━━━ ITEMS ━━━

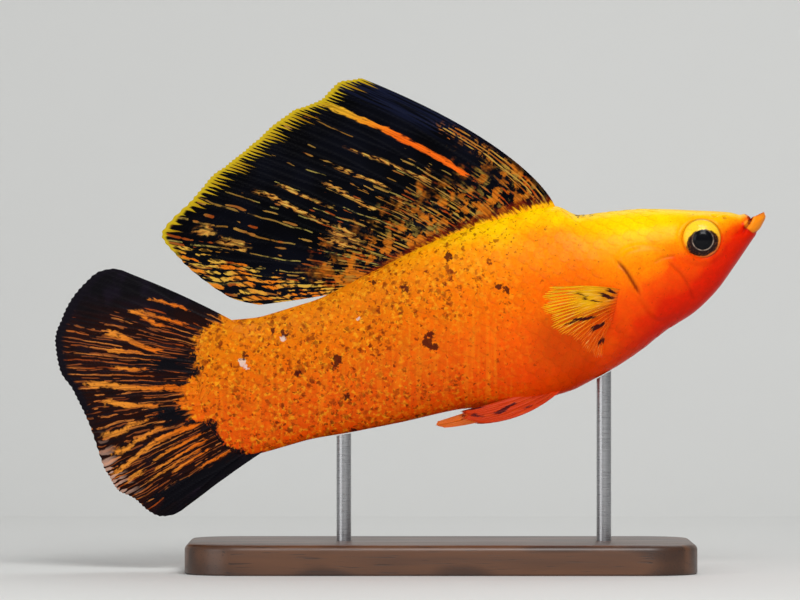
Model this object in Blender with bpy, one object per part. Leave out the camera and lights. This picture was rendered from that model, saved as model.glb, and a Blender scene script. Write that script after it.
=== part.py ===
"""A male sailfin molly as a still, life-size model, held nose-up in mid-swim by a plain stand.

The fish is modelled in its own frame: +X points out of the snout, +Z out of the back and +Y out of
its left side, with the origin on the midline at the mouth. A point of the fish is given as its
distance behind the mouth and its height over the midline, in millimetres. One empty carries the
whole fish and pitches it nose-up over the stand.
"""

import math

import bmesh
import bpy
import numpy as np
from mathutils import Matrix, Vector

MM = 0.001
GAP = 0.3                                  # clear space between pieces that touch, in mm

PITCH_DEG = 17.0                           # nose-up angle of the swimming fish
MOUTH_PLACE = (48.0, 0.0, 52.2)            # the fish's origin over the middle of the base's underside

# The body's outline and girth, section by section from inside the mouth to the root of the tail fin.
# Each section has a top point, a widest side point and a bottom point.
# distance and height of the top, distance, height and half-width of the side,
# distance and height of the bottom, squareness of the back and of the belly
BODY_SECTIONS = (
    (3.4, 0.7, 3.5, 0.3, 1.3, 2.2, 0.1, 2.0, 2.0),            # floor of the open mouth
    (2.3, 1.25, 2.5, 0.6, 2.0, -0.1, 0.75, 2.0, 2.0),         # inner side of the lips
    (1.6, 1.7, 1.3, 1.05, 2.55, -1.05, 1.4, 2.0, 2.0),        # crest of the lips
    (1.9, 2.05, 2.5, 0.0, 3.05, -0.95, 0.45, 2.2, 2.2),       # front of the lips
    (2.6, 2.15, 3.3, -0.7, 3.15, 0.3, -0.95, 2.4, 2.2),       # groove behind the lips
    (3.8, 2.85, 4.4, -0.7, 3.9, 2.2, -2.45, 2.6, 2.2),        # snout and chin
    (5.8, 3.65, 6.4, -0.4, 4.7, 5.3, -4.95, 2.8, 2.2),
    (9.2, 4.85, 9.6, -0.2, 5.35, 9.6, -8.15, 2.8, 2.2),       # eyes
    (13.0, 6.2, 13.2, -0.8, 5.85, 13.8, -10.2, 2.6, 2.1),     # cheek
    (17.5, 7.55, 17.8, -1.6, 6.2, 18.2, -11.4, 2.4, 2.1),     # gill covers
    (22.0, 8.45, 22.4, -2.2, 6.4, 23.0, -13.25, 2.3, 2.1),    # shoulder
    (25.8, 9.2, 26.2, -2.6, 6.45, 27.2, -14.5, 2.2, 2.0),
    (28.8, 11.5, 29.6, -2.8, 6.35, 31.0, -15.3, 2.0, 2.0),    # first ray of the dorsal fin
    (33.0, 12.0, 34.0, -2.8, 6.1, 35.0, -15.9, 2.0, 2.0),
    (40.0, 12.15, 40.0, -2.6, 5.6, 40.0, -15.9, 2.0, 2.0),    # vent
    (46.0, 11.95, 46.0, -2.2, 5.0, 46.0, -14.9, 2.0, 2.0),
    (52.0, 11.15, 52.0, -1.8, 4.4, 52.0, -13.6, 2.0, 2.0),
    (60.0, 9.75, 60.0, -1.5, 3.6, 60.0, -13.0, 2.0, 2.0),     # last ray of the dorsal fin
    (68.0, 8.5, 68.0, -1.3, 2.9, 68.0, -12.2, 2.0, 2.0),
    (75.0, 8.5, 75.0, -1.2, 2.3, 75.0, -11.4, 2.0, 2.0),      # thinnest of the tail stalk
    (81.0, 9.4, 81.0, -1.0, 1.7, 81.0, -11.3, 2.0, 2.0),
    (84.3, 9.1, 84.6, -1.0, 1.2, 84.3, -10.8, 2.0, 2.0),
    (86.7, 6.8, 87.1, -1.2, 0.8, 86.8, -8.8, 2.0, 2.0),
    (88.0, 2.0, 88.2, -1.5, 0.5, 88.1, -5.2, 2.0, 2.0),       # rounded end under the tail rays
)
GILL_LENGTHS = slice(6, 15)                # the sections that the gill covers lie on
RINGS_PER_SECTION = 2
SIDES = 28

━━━
━━━ ITEMS ━━━

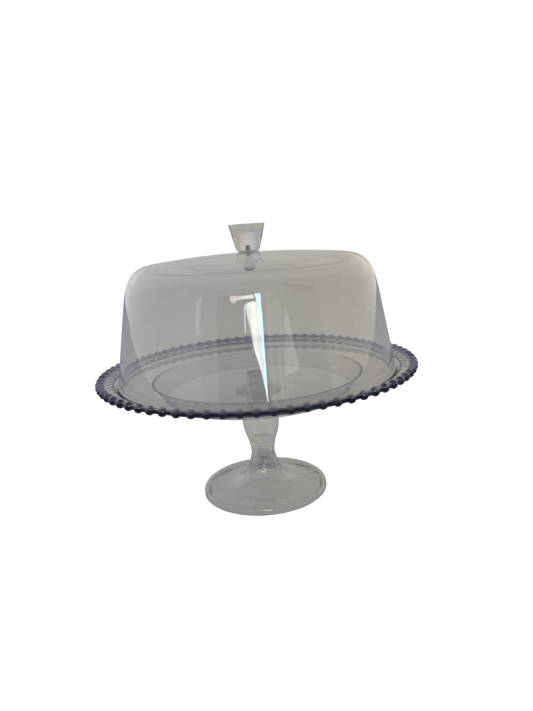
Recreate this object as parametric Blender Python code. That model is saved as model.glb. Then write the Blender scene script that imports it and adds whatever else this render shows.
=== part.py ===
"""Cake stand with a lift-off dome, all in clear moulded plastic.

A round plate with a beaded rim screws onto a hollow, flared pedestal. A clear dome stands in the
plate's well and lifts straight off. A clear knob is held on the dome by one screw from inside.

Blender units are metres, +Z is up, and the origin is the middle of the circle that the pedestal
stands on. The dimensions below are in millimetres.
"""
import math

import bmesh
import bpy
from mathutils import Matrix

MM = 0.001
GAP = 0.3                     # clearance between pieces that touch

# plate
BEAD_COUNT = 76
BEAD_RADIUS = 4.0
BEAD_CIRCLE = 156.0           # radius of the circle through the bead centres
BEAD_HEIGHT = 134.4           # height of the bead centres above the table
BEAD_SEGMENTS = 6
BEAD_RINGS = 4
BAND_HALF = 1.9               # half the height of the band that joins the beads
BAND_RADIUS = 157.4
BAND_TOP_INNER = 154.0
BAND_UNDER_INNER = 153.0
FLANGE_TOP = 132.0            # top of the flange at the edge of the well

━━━

*STATED GOAL*: Search the records above for the string "this". Copy every line that contains it.

*TASK RESULT*:
Model this object in Blender with bpy, one object per part. Leave out the camera and lights. This picture was rendered from that model, saved as model.glb, and a Blender scene script. Write that script after it.
Recreate this object as parametric Blender Python code. That model is saved as model.glb. Then write the Blender scene script that imports it and adds whatever else this render shows.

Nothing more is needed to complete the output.